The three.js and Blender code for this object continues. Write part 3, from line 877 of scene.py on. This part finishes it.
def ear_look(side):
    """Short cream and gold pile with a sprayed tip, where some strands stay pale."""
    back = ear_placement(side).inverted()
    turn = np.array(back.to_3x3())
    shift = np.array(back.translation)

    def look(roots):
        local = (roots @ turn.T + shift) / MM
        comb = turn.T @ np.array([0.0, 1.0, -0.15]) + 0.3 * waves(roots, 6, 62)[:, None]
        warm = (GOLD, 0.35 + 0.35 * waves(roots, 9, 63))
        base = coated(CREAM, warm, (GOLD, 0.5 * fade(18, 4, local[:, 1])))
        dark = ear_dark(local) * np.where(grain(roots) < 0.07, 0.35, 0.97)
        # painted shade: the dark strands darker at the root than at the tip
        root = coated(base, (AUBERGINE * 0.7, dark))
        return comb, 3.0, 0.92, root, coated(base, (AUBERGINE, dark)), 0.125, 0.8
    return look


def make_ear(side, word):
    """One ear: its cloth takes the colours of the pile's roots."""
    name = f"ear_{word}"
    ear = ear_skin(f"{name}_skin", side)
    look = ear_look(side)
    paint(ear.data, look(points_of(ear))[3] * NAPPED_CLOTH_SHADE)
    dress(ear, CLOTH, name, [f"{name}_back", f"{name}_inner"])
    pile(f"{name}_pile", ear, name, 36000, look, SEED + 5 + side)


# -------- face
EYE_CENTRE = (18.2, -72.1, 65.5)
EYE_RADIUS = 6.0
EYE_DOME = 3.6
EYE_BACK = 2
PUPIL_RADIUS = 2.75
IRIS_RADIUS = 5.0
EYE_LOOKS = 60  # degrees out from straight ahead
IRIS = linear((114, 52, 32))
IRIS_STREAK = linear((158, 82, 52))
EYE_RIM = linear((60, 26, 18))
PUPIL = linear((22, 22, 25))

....

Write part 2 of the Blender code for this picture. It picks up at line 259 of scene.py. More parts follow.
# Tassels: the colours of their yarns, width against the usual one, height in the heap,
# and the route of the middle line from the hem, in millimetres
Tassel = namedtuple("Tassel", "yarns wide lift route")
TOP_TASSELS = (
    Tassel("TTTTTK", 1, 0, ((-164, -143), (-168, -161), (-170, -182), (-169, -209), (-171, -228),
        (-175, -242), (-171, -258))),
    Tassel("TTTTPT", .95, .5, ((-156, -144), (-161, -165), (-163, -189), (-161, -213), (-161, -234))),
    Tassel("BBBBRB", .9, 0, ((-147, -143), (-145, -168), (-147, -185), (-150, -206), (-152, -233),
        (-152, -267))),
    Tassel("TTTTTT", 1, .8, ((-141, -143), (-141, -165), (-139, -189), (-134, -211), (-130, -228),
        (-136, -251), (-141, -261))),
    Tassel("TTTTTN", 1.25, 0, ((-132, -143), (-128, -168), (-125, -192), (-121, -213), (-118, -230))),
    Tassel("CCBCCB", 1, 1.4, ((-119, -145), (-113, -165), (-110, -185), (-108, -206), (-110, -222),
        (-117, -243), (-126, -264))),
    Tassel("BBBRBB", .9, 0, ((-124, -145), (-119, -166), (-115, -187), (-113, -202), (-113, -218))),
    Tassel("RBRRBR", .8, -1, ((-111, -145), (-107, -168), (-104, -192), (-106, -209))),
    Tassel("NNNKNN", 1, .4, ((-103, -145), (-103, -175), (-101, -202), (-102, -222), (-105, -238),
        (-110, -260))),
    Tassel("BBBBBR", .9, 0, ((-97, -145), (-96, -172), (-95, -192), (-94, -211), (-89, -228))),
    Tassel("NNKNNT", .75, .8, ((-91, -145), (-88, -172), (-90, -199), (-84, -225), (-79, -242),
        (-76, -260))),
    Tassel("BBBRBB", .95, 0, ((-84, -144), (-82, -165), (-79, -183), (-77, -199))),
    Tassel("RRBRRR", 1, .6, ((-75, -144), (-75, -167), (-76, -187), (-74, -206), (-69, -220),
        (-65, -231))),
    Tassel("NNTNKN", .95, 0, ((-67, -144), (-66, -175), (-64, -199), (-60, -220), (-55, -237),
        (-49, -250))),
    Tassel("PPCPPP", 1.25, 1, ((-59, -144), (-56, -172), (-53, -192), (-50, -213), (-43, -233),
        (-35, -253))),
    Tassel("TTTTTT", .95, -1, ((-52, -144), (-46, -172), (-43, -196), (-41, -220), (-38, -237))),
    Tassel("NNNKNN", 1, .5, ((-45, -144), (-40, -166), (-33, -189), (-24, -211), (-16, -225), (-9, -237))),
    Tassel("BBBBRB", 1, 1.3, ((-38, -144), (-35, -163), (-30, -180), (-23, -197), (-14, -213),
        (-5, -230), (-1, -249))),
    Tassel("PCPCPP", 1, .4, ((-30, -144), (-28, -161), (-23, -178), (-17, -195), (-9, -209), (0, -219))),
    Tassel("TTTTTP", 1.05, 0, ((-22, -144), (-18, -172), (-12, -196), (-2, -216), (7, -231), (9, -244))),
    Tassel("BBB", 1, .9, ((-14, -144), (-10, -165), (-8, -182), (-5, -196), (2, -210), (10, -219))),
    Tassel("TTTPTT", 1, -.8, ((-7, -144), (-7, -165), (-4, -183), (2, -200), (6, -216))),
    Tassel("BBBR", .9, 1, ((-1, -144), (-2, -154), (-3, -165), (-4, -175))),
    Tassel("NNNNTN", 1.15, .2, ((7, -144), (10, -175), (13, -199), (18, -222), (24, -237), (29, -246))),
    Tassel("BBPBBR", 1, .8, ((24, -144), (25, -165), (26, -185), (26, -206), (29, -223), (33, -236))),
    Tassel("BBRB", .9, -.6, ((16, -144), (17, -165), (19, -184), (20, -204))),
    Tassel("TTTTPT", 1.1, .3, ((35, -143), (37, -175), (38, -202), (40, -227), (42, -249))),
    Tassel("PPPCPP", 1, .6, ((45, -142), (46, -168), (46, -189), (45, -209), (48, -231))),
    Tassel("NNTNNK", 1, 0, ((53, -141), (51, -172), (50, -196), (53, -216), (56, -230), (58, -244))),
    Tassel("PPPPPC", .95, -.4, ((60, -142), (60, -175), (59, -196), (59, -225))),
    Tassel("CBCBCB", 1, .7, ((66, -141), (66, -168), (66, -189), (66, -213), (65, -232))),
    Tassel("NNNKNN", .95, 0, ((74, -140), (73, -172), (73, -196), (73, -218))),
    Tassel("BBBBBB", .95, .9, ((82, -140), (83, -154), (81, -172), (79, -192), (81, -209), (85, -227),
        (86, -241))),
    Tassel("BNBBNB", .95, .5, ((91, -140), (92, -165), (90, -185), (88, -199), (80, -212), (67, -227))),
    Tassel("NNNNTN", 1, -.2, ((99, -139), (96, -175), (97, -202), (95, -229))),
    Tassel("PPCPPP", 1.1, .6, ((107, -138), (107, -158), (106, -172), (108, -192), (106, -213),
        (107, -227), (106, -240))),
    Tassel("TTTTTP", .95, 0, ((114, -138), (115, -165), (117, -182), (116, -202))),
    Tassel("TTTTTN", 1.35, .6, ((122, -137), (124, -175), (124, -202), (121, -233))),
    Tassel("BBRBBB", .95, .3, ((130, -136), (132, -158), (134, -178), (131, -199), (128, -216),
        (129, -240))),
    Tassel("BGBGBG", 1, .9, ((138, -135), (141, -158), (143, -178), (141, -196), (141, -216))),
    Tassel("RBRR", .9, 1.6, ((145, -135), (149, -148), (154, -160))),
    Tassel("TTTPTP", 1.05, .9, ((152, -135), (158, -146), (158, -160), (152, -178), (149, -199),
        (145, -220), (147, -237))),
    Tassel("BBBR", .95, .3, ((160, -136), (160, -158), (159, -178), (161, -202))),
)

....

DIRECTION » Make an exact transcription of the lines from the line with "The three.js and" through the line with "return look", inclusive, omitting all others.

EXERCISE ANSWER »
The three.js and Blender code for this object continues. Write part 3, from line 877 of scene.py on. This part finishes it.
def ear_look(side):
    """Short cream and gold pile with a sprayed tip, where some strands stay pale."""
    back = ear_placement(side).inverted()
    turn = np.array(back.to_3x3())
    shift = np.array(back.translation)

    def look(roots):
        local = (roots @ turn.T + shift) / MM
        comb = turn.T @ np.array([0.0, 1.0, -0.15]) + 0.3 * waves(roots, 6, 62)[:, None]
        warm = (GOLD, 0.35 + 0.35 * waves(roots, 9, 63))
        base = coated(CREAM, warm, (GOLD, 0.5 * fade(18, 4, local[:, 1])))
        dark = ear_dark(local) * np.where(grain(roots) < 0.07, 0.35, 0.97)
        # painted shade: the dark strands darker at the root than at the tip
        root = coated(base, (AUBERGINE * 0.7, dark))
        return comb, 3.0, 0.92, root, coated(base, (AUBERGINE, dark)), 0.125, 0.8
    return look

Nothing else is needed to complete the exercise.